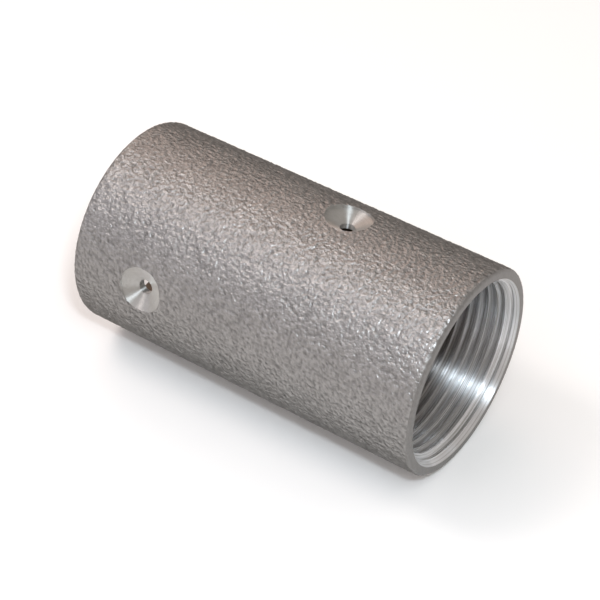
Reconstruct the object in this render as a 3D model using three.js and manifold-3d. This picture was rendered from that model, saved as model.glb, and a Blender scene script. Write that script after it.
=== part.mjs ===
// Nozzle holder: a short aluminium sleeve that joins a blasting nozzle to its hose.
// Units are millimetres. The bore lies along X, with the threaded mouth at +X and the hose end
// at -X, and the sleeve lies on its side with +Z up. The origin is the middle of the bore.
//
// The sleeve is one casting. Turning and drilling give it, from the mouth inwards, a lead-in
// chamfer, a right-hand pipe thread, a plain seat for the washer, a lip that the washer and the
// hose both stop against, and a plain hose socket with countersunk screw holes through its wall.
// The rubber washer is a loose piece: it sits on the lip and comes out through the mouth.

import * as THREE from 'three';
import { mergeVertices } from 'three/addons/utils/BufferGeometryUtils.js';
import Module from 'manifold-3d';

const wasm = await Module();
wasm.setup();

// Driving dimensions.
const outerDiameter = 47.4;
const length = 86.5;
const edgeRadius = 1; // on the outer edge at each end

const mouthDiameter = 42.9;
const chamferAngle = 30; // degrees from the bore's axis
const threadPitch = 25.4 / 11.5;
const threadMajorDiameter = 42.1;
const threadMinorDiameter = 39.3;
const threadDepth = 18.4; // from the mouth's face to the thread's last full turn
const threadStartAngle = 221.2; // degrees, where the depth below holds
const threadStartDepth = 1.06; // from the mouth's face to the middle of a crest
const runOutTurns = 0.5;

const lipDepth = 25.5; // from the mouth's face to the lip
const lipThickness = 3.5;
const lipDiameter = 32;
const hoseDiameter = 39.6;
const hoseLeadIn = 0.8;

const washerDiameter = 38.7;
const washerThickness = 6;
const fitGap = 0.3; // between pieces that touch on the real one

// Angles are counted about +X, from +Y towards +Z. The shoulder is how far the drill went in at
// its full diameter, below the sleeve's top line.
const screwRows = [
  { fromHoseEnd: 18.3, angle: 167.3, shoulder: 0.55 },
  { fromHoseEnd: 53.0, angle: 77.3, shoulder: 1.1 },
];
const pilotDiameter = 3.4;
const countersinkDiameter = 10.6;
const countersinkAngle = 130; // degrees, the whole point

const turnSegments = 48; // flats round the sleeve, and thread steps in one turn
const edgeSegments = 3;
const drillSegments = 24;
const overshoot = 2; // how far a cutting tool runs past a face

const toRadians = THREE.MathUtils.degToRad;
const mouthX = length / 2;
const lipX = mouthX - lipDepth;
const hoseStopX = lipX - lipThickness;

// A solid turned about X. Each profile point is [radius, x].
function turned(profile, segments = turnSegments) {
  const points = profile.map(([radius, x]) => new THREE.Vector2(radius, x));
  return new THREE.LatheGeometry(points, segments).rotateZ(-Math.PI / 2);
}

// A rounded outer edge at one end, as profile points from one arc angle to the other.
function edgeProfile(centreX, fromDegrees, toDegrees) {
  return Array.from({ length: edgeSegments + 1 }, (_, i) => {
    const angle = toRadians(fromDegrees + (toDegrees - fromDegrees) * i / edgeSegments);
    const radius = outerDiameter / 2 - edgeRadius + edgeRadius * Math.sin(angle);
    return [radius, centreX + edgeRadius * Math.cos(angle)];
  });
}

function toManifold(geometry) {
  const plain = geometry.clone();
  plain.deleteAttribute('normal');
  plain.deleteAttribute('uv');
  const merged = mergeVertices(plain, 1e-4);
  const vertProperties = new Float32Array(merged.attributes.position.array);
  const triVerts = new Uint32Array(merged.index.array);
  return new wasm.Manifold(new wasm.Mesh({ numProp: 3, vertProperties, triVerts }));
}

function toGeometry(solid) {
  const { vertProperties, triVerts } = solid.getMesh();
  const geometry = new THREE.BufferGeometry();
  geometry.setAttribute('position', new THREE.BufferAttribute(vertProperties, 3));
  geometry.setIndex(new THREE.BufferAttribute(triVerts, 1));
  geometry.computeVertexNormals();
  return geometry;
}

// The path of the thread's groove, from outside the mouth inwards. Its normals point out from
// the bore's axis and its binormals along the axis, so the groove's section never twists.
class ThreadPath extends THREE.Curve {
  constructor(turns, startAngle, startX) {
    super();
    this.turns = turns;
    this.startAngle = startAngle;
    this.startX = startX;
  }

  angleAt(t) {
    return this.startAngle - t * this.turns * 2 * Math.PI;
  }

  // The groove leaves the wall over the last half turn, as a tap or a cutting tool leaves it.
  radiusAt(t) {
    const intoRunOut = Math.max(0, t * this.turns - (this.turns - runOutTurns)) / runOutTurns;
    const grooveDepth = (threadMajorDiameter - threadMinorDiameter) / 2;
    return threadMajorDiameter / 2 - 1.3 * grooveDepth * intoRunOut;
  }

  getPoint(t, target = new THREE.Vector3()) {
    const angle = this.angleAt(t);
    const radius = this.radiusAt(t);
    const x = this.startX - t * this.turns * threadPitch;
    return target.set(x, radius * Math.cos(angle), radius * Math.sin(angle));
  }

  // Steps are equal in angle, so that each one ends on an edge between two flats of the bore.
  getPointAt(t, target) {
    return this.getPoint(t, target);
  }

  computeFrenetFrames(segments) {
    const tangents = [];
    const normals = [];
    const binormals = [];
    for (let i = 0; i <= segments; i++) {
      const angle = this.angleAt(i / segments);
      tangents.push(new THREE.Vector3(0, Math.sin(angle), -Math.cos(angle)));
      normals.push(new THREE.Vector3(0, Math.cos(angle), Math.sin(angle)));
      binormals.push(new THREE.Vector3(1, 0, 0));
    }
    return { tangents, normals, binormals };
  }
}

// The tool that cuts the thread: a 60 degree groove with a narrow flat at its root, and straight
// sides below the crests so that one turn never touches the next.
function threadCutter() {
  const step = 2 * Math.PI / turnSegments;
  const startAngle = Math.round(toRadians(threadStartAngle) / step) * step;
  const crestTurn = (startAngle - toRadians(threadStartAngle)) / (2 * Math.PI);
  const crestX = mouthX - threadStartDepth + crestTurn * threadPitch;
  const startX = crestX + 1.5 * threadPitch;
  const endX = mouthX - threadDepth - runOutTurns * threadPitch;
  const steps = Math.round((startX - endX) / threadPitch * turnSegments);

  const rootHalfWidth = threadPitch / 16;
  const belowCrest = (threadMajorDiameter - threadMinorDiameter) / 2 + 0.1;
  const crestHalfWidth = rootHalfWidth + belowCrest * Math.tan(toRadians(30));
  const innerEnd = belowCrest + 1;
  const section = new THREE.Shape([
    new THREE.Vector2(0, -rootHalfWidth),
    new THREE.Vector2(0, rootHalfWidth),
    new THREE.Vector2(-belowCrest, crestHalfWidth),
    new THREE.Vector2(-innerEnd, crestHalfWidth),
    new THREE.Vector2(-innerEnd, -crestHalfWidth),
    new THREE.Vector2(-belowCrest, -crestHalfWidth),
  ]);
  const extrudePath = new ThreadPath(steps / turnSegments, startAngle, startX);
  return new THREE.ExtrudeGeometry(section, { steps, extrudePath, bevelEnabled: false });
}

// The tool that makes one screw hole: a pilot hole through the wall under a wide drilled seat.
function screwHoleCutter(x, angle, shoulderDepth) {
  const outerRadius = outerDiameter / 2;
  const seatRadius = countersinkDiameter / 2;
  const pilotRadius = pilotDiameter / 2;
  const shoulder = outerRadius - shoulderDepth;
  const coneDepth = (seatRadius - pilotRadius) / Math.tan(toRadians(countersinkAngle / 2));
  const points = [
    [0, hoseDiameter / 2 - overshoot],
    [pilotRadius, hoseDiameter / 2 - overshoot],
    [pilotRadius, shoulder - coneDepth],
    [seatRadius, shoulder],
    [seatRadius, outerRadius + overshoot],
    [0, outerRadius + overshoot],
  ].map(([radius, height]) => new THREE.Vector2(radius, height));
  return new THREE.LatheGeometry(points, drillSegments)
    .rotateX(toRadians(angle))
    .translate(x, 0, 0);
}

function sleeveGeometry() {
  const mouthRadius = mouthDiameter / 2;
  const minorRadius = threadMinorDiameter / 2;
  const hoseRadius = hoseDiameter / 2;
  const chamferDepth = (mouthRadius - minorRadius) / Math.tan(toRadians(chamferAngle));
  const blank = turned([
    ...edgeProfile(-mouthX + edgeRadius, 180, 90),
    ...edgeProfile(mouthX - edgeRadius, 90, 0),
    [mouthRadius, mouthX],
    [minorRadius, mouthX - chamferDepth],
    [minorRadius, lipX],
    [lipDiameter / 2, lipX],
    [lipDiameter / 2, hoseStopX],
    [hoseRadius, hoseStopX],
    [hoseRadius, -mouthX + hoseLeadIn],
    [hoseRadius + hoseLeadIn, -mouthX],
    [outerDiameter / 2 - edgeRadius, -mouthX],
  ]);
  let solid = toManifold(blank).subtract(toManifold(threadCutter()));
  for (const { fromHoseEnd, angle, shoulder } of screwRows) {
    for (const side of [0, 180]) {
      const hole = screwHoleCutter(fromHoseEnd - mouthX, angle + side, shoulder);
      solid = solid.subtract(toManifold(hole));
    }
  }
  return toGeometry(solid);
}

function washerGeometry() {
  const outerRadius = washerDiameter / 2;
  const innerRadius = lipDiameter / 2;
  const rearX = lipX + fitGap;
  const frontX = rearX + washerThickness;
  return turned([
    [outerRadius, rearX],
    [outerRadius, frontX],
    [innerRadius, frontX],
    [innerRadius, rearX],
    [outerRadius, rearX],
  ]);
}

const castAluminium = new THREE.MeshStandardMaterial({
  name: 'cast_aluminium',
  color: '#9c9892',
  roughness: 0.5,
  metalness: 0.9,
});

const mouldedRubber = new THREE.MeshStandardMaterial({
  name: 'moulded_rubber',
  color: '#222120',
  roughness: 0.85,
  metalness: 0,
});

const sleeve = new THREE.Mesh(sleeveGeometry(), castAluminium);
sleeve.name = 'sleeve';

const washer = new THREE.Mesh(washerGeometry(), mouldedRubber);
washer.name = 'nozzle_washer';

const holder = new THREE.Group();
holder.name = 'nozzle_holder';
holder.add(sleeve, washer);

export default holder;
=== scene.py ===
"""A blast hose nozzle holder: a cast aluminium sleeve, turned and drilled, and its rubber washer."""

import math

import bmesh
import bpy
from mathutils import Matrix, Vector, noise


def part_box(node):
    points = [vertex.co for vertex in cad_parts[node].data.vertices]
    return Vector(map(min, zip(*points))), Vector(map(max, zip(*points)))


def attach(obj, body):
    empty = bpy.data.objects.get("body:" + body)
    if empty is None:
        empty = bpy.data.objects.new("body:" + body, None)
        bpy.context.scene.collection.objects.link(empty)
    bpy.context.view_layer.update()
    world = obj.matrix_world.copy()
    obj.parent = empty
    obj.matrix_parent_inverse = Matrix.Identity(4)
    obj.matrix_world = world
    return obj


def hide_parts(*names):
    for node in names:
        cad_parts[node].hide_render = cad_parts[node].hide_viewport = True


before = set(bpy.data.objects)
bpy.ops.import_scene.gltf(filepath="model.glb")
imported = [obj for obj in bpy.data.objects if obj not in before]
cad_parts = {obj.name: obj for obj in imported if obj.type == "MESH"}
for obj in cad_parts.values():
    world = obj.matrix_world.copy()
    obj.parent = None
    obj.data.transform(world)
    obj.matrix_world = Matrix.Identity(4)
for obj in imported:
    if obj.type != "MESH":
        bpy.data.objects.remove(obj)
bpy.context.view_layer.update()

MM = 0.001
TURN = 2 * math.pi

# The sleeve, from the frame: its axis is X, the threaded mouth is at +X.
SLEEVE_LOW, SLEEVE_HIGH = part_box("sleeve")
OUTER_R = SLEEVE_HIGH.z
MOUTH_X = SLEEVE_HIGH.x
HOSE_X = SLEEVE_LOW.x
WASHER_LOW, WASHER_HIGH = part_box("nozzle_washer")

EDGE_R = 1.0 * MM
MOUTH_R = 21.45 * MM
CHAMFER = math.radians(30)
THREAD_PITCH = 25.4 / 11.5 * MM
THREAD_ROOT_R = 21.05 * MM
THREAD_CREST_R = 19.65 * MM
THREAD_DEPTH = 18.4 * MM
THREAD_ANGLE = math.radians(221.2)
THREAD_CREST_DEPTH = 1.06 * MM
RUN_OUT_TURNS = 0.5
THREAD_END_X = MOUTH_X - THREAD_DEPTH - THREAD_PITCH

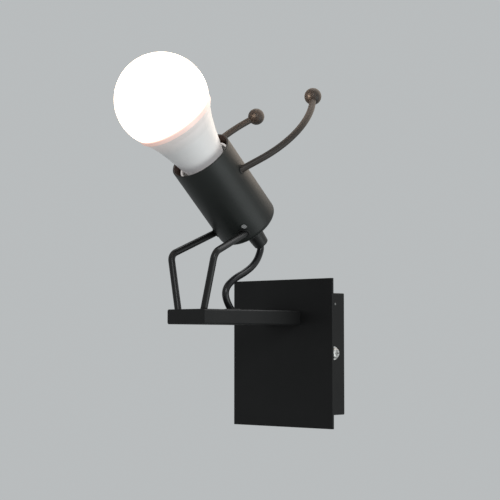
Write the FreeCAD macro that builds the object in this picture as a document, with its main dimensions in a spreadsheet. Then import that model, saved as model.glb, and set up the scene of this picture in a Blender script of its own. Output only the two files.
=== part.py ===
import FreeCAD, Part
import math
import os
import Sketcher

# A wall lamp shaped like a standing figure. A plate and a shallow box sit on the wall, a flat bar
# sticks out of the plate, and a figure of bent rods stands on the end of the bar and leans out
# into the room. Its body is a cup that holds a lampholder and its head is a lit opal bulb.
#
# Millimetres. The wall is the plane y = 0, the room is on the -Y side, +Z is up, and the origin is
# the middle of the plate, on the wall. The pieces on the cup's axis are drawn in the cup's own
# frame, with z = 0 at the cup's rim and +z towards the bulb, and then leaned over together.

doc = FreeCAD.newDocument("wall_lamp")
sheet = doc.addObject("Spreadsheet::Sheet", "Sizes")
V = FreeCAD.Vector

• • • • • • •

* Given request *
Exactly reproduce the lines that run from the line with "Write the FreeCAD" through the last line of the records, inclusive.

* The reply *
Write the FreeCAD macro that builds the object in this picture as a document, with its main dimensions in a spreadsheet. Then import that model, saved as model.glb, and set up the scene of this picture in a Blender script of its own. Output only the two files.
=== part.py ===
import FreeCAD, Part
import math
import os
import Sketcher

# A wall lamp shaped like a standing figure. A plate and a shallow box sit on the wall, a flat bar
# sticks out of the plate, and a figure of bent rods stands on the end of the bar and leans out
# into the room. Its body is a cup that holds a lampholder and its head is a lit opal bulb.
#
# Millimetres. The wall is the plane y = 0, the room is on the -Y side, +Z is up, and the origin is
# the middle of the plate, on the wall. The pieces on the cup's axis are drawn in the cup's own
# frame, with z = 0 at the cup's rim and +z towards the bulb, and then leaned over together.

doc = FreeCAD.newDocument("wall_lamp")
sheet = doc.addObject("Spreadsheet::Sheet", "Sizes")
V = FreeCAD.Vector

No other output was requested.